The institutional settings of Whitehall and Westminster were built for “governing in private”. Advice was offered and arguments made behind closed doors and away from the public gaze. This applied not just to the security agencies but the civil service in general.

In British constitutional theory, the civil service was an indivisible part of the executive government. It was not an independent creature of the parliament, or indeed the wider public. The job of civil servants was to serve ministers in non-partisan ways, based on deep reserves of mutual trust between the political and administrative leaders of government. Armstrong could be sent to the Antipodes knowing that he carried with him the total trust of the prime minister, and vice versa.

His goal, of course, was to stop Wright’s memoir from ever seeing the light of day. In the 1980s, it was still possible for government to believe it might be able to control the spread of information. In a pre-internet age, it still made sense to try very hard to prevent the publication of a book, knowing that its contents could potentially be stopped or contained. Such ideas seem dreamily quixotic in our modern digital age.

This is now …

Today, the luxury of being able to govern in private, to carefully consider actions with a degree of secrecy, has given way to far greater scrutiny. Modern expectations of transparency mean that governments are now governing in public, whether they like it or not. Where once the heads of MI5 had their identities protected, we now find them striding the public stage.
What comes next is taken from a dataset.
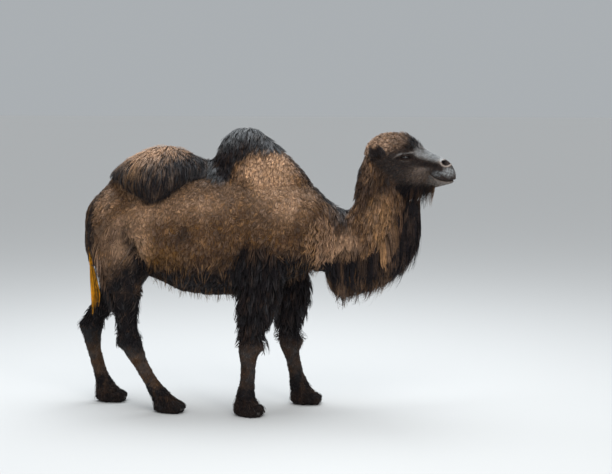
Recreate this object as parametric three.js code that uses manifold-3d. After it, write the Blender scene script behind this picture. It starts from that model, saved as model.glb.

Stella Rimington, the director general of MI5 in the mid 1990s, published her own autobiography in 2001. Her successors give regular public speeches and updates discussing perspectives on national security in ways that would have been unthinkable in the 1980s.

In theory, the status of the wider civil service has not changed – it remains an indivisible part of the executive government. But the bonds of trust have begun to fray. Few of Armstrong’s successors in the civil service could claim the complete trust of a prime minister. And amid the blame games of modern government, ministers and officials can now find themselves in public disagreement, teasing apart the threads of indivisibility that previously kept them in a mutual embrace.

But perhaps the most dramatic change is to the information environment. The relative futility of trying to prevent information from entering the public domain is self-evident. Information – both true and false – flies into the public domain like water through a colander.

A modern government rarely makes the mistake of drawing attention to a set of memoirs by going to great, public lengths to try and stop their publication. Wright died a millionaire. His book was a bestseller. The irony is that he had the British government to thank for boosting his sales. Their attempt to quash what turned out to be a rather innocuous book turned it into an international cause celebre.

A government document outlining concerns about the implication of allowing Spycatcher to be published.
Scandal generates book sales. National Archives

The Spycatcher saga is a reminder that the nature of British government has changed. It shines a light on the extent to which something seen as an extraordinary public scandal in the 1980s would be seen as far less remarkable today. Modern governments are far more used to the norms of governing in public – for good or ill – in our more transparent age.